◆ **AIM**
Copy out, exactly and without additions, the lines from the one that contains "color(ground_steel)" to the one that contains "imported = [obj", both ends included.

───── COLLECTED MATERIAL

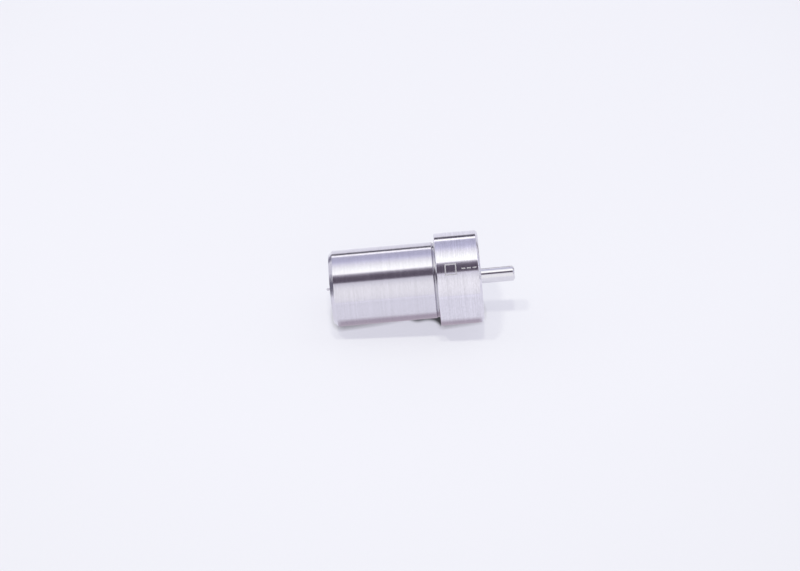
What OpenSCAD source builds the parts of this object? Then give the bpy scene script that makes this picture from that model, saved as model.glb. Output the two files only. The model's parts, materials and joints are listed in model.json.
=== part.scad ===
// Pintle injector nozzle, size S: a nozzle body and its needle valve.
// The nozzle's axis is X: the spray tip points to -X, the pressure pin to +X.
// The origin is the centre of the lapped rear face, and the needle is closed.

/* [Body] */
// Diameter of the plain shank
shank_d = 14; // [13:0.5:15]
// Length of the shank, from the shoulder to the front face
shank_len = 19.5; // [19:0.5:23]
// Diameter of the collar that the retaining nut pulls on
collar_d = 17; // [16.5:0.5:20]
// Length of the collar, from the shoulder to the rear face
collar_len = 8; // [7.5:0.5:11]
// Chamfer on the shank's front edge
tip_chamfer = 0.7; // [0.3:0.1:1.2]
// Chamfer on the collar's rear edge
rear_chamfer = 0.4; // [0.1:0.1:0.8]
// Broken edge on the collar's shoulder
shoulder_chamfer = 0.1; // [0.05:0.05:0.3]
// Radius of the relief cut in the corner under the shoulder
relief_r = 0.4; // [0.3:0.05:0.6]
// Depth of the relief cut below the shank
relief_depth = 0.15; // [0.05:0.05:0.25]

/* [Fuel way] */
// Number of oblique feed passages
feed_count = 3; // [1:1:4]
// Diameter of a feed passage
feed_d = 1.5; // [1.2:0.1:1.6]
// Wall left between a feed passage and the guide bore
feed_wall = 0.6; // [0.5:0.1:0.8]
// Mean diameter of the feed groove in the rear face
groove_d = 10.8; // [10.4:0.1:11.6]
// Width of the feed groove
groove_w = 1.9; // [1.8:0.1:2]
// Depth of the feed groove
groove_depth = 1.1; // [1:0.1:1.5]
// Diameter of the pressure chamber
chamber_d = 9.2; // [8.6:0.1:9.8]
// Length of the pressure chamber
chamber_len = 3.6; // [3.2:0.1:4.2]
// Radius of the pressure chamber's corners
chamber_corner_r = 0.8; // [0.3:0.1:1]

/* [Seat and orifice] */
// Diameter of the bore around the needle's shaft
shaft_bore_d = 4.6; // [4.2:0.1:5]
// Length of the bore around the needle's shaft
shaft_bore_len = 4.9; // [4:0.1:5.4]
// Included angle of the conical seat
seat_angle = 60; // [55:1:65]
// Diameter of the spray orifice
orifice_d = 1; // [0.8:0.1:1.2]
// Length of the spray orifice
orifice_len = 0.8; // [0.6:0.1:1]
// Depth of the conical recess around the orifice
recess_depth = 0.3; // [0.1:0.1:0.5]
// Included angle of the conical recess
recess_angle = 120; // [90:5:130]

/* [Needle] */
// Diameter of the guide bore
guide_bore_d = 6; // [5.5:0.1:6.2]
// Radial running clearance of the needle in the guide bore
guide_clearance = 0.015; // [0.01:0.005:0.05]
// Radial clearance of the pintle in the orifice
pintle_clearance = 0.015; // [0.01:0.005:0.05]
// Gap along the axis between the needle's cone and the seat
seat_gap = 0.02; // [0.01:0.01:0.05]
// Working lift, the depth of the needle's shoulder under the rear face
lift = 0.8; // [0.4:0.1:1.2]
// Diameter of the pressure pin
pin_d = 2.8; // [2.4:0.1:3.4]
// Length of the pressure pin beyond the rear face
pin_len = 6.2; // [4:0.1:8]
// Chamfer on the pressure pin's end
pin_chamfer = 0.3; // [0.1:0.1:0.5]
// Diameter of the needle's shaft
shaft_d = 3.6; // [3.2:0.1:4]
// Included angle of the pressure shoulder
pressure_angle = 90; // [70:5:110]
// Chamfer on the edges of the guide and of its bore
guide_chamfer = 0.25; // [0.1:0.05:0.4]

/* [Pintle] */
// Length of the throttling cylinder that stays in the orifice
throttle_len = 0.55; // [0.4:0.05:0.6]
// Diameter of the pintle's waist
waist_d = 0.4; // [0.3:0.05:0.5]
// Diameter of the flared tip
flare_d = 0.54; // [0.5:0.02:0.7]
// Length of the pintle beyond the front face
tip_out = 0.9; // [0.4:0.05:1.1]

/* [Hidden] */

$fn = 96;

steel = "#cccbd2";
ground_steel = "#dcdbe0";

// how far a cutting shape reaches past the face that it opens
over = 0.5;

shank_r = shank_d / 2;
collar_r = collar_d / 2;
groove_r = groove_d / 2;
guide_bore_r = guide_bore_d / 2;
shaft_bore_r = shaft_bore_d / 2;
chamber_r = chamber_d / 2;
orifice_r = orifice_d / 2;

// places along the axis, from the front face to the rear face at 0
front_x = -(collar_len + shank_len);
orifice_front_x = front_x + recess_depth;
orifice_rear_x = orifice_front_x + orifice_len;
seat_slope = tan(seat_angle / 2);
seat_rear_x = orifice_rear_x + (shaft_bore_r - orifice_r) / seat_slope;
chamber_front_x = seat_rear_x + shaft_bore_len;
chamber_rear_x = chamber_front_x + chamber_len;

// half the width of the relief cut where it breaks the shank's surface
relief_half_w = sqrt(relief_r ^ 2 - (relief_r - relief_depth) ^ 2);

// a feed passage leans inwards, from the groove to the pressure chamber
feed_end_r = guide_bore_r + feed_wall + feed_d / 2;
feed_end_x = (chamber_front_x + chamber_rear_x) / 2;
feed_lean = atan((groove_r - feed_end_r) / -feed_end_x);
feed_run = norm([groove_r - feed_end_r, feed_end_x]);

guide_r = guide_bore_r - guide_clearance;
pin_r = pin_d / 2;
shaft_r = shaft_d / 2;
throttle_r = orifice_r - pintle_clearance;
waist_r = waist_d / 2;
flare_r = flare_d / 2;

// places on the needle, from the tip to the pressure pin's end
tip_x = front_x - tip_out;
cone_front_x = orifice_rear_x + (throttle_r - orifice_r) / seat_slope + seat_gap;
cone_rear_x = orifice_rear_x + (shaft_r - orifice_r) / seat_slope + seat_gap;
throttle_front_x = cone_front_x - throttle_len;
flare_chamfer = 0.08;
waist_rear_x = throttle_front_x - 0.2;
waist_front_x = (waist_rear_x + tip_x) / 2;
guide_overrun = 0.4;
guide_front_x = chamber_rear_x - guide_overrun;
pressure_len = (guide_r - shaft_r) / tan(pressure_angle / 2);

// turns a section, drawn as radius and place along the axis, about X
module turned() {
    rotate([0, 90, 0])
        rotate_extrude()
            children();
}

// takes a 45 degree chamfer of this size off a corner of a section
module corner_cut(size) {
    rotate(45)
        square(size * sqrt(2), center = true);
}

// a section from the axis out to a radius, between two places
module band(radius, from_x, to_x) {
    translate([0, from_x])
        square([radius, to_x - from_x]);
}

module body_outside() {
    difference() {
        union() {
            band(collar_r, -collar_len, 0);
            difference() {
                band(shank_r, front_x, -collar_len);
                translate([shank_r + relief_r - relief_depth, -collar_len - relief_half_w])
                    circle(relief_r);
            }
        }
        translate([collar_r, 0])
            corner_cut(rear_chamfer);
        translate([collar_r, -collar_len])
            corner_cut(shoulder_chamfer);
        translate([shank_r, front_x])
            corner_cut(tip_chamfer);
    }
}

module feed_groove() {
    translate([groove_r, groove_w / 2 - groove_depth])
        circle(groove_w / 2);
    translate([groove_r - groove_w / 2, groove_w / 2 - groove_depth])
        square([groove_w, groove_depth]);
}

module pressure_chamber() {
    band(chamber_r - chamber_corner_r, chamber_front_x, chamber_rear_x);
    band(chamber_r, chamber_front_x + chamber_corner_r, chamber_rear_x - chamber_corner_r);
    for (x = [chamber_front_x + chamber_corner_r, chamber_rear_x - chamber_corner_r])
        translate([chamber_r - chamber_corner_r, x])
            circle(chamber_corner_r);
}

// the needle's way: guide bore, shaft bore, seat, orifice and recess
module needle_way() {
    recess_slope = tan(recess_angle / 2);
    polygon([
        [0, over],
        [guide_bore_r + guide_chamfer + over, over],
        [guide_bore_r, -guide_chamfer],
        [guide_bore_r, feed_end_x],
        [shaft_bore_r, feed_end_x],
        [shaft_bore_r, seat_rear_x],
        [orifice_r, orifice_rear_x],
        [orifice_r, orifice_front_x],
        [orifice_r + (recess_depth + over) * recess_slope, front_x - over],
        [0, front_x - over]
    ]);
}

module feed_passages() {
    for (i = [0 : feed_count - 1])
        rotate([i * 360 / feed_count, 0, 0])
            translate([0, 0, groove_r])
                rotate([0, -90 - feed_lean, 0])
                    cylinder(h = feed_run, d = feed_d);
}

module nozzle_body() {
    color(steel)
        difference() {
            turned()
                difference() {
                    body_outside();
                    needle_way();
                    pressure_chamber();
                    feed_groove();
                }
            feed_passages();
        }
}

module needle() {
    color(ground_steel)
        turned()
            polygon([
                [0, tip_x],
                [flare_r - flare_chamfer, tip_x],
                [flare_r, tip_x + flare_chamfer],
                [waist_r, waist_front_x],
                [waist_r, waist_rear_x],
                [throttle_r, throttle_front_x],
                [throttle_r, cone_front_x],
                [shaft_r, cone_rear_x],
                [shaft_r, guide_front_x - pressure_len],
                [guide_r, guide_front_x],
                [guide_r, -lift - guide_chamfer],
                [guide_r - guide_chamfer, -lift],
                [pin_r, -lift],
                [pin_r, pin_len - pin_chamfer],
                [pin_r - pin_chamfer, pin_len],
                [0, pin_len]
            ]);
}

nozzle_body();
needle();
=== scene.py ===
"""A pintle injector nozzle, its needle closed, lying on a pale table in a plain studio."""
import json
import math

import bmesh
import bpy
from mathutils import Matrix, Vector


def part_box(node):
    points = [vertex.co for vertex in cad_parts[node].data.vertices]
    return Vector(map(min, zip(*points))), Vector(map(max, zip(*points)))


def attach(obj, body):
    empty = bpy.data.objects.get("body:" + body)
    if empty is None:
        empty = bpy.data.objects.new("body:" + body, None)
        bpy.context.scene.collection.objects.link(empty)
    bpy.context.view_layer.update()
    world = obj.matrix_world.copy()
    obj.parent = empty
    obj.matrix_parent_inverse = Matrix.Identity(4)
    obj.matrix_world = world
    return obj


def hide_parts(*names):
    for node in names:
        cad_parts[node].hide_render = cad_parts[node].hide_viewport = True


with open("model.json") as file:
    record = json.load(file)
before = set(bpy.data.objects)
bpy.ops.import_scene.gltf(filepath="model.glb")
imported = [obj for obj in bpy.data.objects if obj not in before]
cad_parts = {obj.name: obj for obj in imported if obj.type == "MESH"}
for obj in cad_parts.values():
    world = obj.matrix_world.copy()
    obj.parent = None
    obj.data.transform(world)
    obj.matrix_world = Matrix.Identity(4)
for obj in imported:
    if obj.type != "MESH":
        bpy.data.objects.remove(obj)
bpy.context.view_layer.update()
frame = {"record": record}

MM = 0.001
scene = bpy.context.scene


# ---------------------------------------------------------------- sizes, in millimetres

def mount(name):
    """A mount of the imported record, by its name."""
    return next(m for m in frame["record"]["mounts"] if m["name"] == name)


body_low, body_high = (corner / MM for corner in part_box("nozzle_body"))
needle_low, needle_high = (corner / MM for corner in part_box("needle"))

COLLAR_R = body_high.z
SHANK_R = mount("shank")["dims"]["r_mm"]
PIN_R = mount("pressure_pin")["dims"]["r_mm"]
SHOULDER_X = mount("collar_shoulder")["pos_m"][0] / MM
FRONT_X = body_low.x
TIP_X = needle_low.x
PIN_END_X = needle_high.x

# the CAD's own sizes, which the record doesn't give
TIP_CHAMFER = 0.7
REAR_CHAMFER = 0.4
SHOULDER_CHAMFER = 0.1
RELIEF_R = 0.4
RELIEF_DEPTH = 0.15

GROOVE_R = 5.4
GROOVE_HALF_W = 0.95
GROOVE_DEPTH = 1.1
FEED_COUNT = 3
FEED_R = 0.75
FEED_WALL = 0.6
CHAMBER_R = 4.6
CHAMBER_LEN = 3.6
CHAMBER_CORNER_R = 0.8
SHAFT_BORE_R = 2.3
SHAFT_BORE_LEN = 4.9
ORIFICE_R = 0.5
ORIFICE_LEN = 0.8
RECESS_DEPTH = 0.3
RECESS_SLOPE = math.tan(math.radians(60))
SEAT_SLOPE = math.tan(math.radians(30))

GUIDE_BORE_R = 3.0
GUIDE_R = 2.985
GUIDE_CHAMFER = 0.25
SHAFT_R = 1.8
THROTTLE_R = 0.485
THROTTLE_LEN = 0.55
WAIST_R = 0.2
WAIST_CONE_LEN = 0.2
FLARE_R = 0.27
FLARE_CHAMFER = 0.08
SEAT_GAP = 0.02
LIFT = 0.8
PIN_CHAMFER = 0.3
GUIDE_OVERRUN = 0.4

# how many steps a round shape is made of
LATHE_STEPS = 192
DRILL_STEPS = 48
GROOVE_STEPS = 16
RELIEF_STEPS = 10
EASE_STEPS = 4
# edges are sharp where faces meet at more than this
SHARP_FROM = math.radians(35)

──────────

◆ **SOLUTION**
    color(ground_steel)
        turned()
            polygon([
                [0, tip_x],
                [flare_r - flare_chamfer, tip_x],
                [flare_r, tip_x + flare_chamfer],
                [waist_r, waist_front_x],
                [waist_r, waist_rear_x],
                [throttle_r, throttle_front_x],
                [throttle_r, cone_front_x],
                [shaft_r, cone_rear_x],
                [shaft_r, guide_front_x - pressure_len],
                [guide_r, guide_front_x],
                [guide_r, -lift - guide_chamfer],
                [guide_r - guide_chamfer, -lift],
                [pin_r, -lift],
                [pin_r, pin_len - pin_chamfer],
                [pin_r - pin_chamfer, pin_len],
                [0, pin_len]
            ]);
}

nozzle_body();
needle();
=== scene.py ===
"""A pintle injector nozzle, its needle closed, lying on a pale table in a plain studio."""
import json
import math

import bmesh
import bpy
from mathutils import Matrix, Vector


def part_box(node):
    points = [vertex.co for vertex in cad_parts[node].data.vertices]
    return Vector(map(min, zip(*points))), Vector(map(max, zip(*points)))


def attach(obj, body):
    empty = bpy.data.objects.get("body:" + body)
    if empty is None:
        empty = bpy.data.objects.new("body:" + body, None)
        bpy.context.scene.collection.objects.link(empty)
    bpy.context.view_layer.update()
    world = obj.matrix_world.copy()
    obj.parent = empty
    obj.matrix_parent_inverse = Matrix.Identity(4)
    obj.matrix_world = world
    return obj


def hide_parts(*names):
    for node in names:
        cad_parts[node].hide_render = cad_parts[node].hide_viewport = True


with open("model.json") as file:
    record = json.load(file)
before = set(bpy.data.objects)
bpy.ops.import_scene.gltf(filepath="model.glb")
imported = [obj for obj in bpy.data.objects if obj not in before]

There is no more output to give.